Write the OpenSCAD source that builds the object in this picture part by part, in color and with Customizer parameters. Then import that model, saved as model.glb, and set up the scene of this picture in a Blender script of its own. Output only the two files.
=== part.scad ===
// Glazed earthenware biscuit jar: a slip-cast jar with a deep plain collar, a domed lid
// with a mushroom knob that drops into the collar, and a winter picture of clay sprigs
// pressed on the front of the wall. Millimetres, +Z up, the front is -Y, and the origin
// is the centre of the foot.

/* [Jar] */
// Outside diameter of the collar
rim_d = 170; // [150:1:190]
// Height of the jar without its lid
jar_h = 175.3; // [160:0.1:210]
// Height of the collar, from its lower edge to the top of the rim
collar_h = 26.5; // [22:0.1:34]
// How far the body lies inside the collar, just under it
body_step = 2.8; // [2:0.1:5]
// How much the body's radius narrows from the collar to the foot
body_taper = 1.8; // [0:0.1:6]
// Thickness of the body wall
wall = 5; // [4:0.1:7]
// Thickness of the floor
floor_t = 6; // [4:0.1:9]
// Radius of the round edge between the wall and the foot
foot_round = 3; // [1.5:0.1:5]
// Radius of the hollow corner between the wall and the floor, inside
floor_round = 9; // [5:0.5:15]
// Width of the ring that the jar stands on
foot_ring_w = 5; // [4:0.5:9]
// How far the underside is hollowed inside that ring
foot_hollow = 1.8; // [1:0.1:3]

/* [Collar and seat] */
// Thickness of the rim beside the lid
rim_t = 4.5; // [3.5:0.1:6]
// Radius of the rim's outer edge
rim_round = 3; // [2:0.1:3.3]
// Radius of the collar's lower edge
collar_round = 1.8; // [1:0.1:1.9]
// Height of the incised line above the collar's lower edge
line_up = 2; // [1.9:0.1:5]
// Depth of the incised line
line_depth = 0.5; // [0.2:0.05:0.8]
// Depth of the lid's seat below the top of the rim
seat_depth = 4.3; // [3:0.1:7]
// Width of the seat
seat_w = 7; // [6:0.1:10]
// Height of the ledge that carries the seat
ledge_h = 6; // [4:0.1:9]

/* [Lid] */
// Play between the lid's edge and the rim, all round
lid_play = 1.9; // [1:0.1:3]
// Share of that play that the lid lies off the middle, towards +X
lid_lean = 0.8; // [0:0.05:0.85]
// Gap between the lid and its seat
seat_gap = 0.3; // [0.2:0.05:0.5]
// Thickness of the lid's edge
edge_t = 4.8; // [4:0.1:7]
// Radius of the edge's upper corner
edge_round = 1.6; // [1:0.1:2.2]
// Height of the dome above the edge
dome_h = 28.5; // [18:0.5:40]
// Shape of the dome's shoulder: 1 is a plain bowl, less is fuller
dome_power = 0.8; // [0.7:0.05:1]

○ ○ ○

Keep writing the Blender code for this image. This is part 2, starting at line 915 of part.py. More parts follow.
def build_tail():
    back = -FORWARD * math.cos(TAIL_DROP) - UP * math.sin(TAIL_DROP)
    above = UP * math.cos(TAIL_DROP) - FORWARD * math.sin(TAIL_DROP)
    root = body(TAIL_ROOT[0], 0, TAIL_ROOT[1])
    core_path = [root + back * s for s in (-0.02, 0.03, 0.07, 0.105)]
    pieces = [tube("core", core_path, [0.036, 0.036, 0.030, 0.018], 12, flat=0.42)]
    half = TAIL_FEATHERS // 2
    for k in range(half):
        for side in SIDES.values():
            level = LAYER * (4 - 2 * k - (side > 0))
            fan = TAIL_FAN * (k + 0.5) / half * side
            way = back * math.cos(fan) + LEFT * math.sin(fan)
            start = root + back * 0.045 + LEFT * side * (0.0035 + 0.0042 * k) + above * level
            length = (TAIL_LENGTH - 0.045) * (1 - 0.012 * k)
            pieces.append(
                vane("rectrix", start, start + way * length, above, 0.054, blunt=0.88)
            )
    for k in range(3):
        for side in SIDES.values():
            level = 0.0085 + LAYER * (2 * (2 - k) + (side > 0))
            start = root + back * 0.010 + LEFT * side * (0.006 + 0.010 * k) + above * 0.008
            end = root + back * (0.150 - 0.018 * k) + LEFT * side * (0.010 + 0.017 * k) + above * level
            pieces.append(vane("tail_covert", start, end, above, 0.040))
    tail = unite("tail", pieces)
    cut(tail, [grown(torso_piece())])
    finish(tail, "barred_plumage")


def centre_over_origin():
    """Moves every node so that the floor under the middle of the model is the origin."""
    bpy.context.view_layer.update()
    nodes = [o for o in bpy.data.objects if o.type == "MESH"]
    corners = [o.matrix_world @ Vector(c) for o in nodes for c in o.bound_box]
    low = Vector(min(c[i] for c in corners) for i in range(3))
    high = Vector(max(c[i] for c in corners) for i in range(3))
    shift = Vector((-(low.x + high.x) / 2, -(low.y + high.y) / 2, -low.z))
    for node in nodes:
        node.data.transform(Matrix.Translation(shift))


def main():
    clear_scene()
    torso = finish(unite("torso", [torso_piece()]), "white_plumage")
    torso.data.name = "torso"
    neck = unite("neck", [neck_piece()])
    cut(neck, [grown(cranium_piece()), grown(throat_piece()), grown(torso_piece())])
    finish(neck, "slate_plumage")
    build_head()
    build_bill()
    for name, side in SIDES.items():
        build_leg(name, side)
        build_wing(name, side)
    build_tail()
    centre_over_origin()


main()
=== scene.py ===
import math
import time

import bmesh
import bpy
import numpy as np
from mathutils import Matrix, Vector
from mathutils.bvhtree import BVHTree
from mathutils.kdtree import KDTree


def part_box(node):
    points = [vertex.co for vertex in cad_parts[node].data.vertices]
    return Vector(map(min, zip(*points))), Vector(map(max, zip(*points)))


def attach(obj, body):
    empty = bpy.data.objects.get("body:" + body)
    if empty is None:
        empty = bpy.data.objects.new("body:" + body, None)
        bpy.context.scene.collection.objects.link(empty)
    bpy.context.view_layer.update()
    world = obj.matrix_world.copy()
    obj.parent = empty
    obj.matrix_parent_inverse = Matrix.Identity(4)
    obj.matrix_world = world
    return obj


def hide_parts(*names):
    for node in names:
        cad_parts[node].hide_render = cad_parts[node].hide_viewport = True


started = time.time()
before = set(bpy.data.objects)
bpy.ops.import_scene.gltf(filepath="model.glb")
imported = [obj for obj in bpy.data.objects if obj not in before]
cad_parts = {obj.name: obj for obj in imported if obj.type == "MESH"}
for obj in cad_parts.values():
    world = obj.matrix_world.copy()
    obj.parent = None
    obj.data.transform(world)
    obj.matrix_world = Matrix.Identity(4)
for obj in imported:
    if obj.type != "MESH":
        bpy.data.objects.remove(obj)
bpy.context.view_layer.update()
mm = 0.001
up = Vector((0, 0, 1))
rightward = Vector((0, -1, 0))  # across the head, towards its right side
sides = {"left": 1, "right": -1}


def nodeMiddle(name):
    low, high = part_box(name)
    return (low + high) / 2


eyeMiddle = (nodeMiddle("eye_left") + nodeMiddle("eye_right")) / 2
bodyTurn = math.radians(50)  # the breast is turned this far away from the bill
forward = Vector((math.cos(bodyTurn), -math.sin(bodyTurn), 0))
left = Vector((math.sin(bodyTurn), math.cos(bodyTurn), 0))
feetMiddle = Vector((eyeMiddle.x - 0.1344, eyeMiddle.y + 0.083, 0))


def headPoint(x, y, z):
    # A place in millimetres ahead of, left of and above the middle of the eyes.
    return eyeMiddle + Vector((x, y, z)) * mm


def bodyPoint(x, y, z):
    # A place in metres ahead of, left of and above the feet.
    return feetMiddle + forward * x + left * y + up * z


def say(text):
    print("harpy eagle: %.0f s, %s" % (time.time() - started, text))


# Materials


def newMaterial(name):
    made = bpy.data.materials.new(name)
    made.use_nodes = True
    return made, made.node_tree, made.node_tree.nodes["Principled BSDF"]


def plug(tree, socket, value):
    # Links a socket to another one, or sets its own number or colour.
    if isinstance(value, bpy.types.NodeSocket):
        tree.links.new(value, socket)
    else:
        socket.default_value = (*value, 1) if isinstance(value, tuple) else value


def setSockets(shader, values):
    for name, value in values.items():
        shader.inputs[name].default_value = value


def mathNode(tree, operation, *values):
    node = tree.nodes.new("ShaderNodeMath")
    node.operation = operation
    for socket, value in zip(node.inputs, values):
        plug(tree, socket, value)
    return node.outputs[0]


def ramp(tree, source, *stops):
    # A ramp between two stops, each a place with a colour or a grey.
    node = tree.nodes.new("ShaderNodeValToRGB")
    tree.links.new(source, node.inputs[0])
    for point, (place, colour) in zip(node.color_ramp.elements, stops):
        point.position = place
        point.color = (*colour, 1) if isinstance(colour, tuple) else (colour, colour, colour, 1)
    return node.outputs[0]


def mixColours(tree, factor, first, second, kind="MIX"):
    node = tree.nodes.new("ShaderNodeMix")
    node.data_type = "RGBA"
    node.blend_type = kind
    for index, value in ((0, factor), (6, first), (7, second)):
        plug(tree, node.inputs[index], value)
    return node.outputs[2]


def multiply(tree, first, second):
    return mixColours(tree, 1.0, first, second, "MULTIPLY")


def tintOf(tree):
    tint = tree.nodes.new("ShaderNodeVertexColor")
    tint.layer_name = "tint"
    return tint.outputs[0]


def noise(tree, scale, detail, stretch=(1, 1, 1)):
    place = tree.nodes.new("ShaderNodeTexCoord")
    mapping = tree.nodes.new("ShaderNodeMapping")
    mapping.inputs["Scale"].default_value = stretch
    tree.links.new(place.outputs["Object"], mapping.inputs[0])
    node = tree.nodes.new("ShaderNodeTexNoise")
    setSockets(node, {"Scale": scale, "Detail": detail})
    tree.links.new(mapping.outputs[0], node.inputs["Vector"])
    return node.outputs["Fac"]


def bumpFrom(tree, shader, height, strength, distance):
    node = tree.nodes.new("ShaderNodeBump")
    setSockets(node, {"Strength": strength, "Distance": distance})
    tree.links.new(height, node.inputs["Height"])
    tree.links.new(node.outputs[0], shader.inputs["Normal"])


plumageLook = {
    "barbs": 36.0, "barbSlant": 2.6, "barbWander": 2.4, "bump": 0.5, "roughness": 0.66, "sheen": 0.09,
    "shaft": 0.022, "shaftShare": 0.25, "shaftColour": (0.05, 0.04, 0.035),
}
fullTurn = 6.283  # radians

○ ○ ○

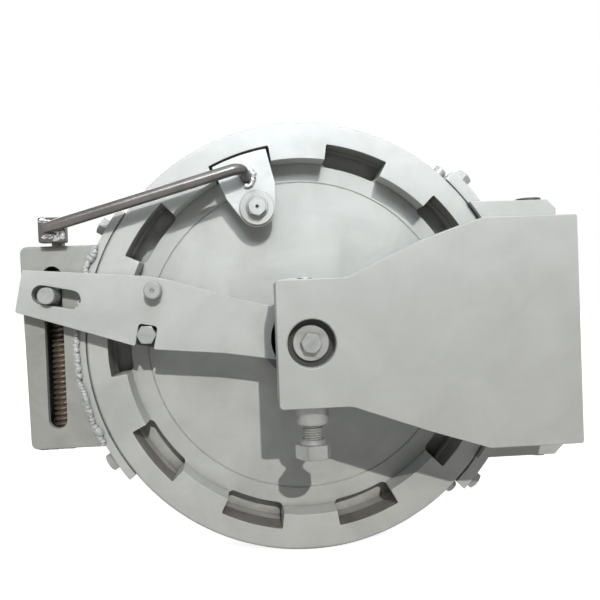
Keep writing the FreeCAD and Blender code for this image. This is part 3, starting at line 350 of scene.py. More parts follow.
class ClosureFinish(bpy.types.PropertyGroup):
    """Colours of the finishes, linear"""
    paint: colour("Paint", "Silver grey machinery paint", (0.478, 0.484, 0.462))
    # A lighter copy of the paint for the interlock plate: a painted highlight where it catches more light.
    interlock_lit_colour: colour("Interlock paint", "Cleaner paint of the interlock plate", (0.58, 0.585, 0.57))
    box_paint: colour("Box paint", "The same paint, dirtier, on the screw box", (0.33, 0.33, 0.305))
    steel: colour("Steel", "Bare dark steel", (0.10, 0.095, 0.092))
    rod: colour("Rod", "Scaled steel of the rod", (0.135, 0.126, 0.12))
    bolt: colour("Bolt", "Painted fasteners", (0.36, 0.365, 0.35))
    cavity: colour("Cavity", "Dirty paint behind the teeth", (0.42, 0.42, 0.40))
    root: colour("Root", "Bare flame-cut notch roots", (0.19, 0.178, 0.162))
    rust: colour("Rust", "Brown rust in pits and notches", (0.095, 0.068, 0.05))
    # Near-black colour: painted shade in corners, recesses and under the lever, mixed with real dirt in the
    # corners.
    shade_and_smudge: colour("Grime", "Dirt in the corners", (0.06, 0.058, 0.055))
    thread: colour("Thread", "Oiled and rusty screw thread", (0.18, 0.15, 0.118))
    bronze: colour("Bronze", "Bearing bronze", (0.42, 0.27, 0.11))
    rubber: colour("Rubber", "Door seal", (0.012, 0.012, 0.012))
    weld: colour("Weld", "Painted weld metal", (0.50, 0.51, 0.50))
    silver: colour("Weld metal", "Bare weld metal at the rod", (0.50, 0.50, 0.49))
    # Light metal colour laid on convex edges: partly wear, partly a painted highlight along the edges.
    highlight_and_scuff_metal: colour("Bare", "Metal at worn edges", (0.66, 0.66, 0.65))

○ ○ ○

PROBLEM TO WORK ON -> Quote nothing but the lines that run from the line containing "build_head()" through the line containing "cad_parts[node].hide_render = cad_parts[node].hide_viewport", keeping both of them word for word.

EXERCISE RESPONSE ->
    build_head()
    build_bill()
    for name, side in SIDES.items():
        build_leg(name, side)
        build_wing(name, side)
    build_tail()
    centre_over_origin()


main()
=== scene.py ===
import math
import time

import bmesh
import bpy
import numpy as np
from mathutils import Matrix, Vector
from mathutils.bvhtree import BVHTree
from mathutils.kdtree import KDTree


def part_box(node):
    points = [vertex.co for vertex in cad_parts[node].data.vertices]
    return Vector(map(min, zip(*points))), Vector(map(max, zip(*points)))


def attach(obj, body):
    empty = bpy.data.objects.get("body:" + body)
    if empty is None:
        empty = bpy.data.objects.new("body:" + body, None)
        bpy.context.scene.collection.objects.link(empty)
    bpy.context.view_layer.update()
    world = obj.matrix_world.copy()
    obj.parent = empty
    obj.matrix_parent_inverse = Matrix.Identity(4)
    obj.matrix_world = world
    return obj


def hide_parts(*names):
    for node in names:
        cad_parts[node].hide_render = cad_parts[node].hide_viewport = True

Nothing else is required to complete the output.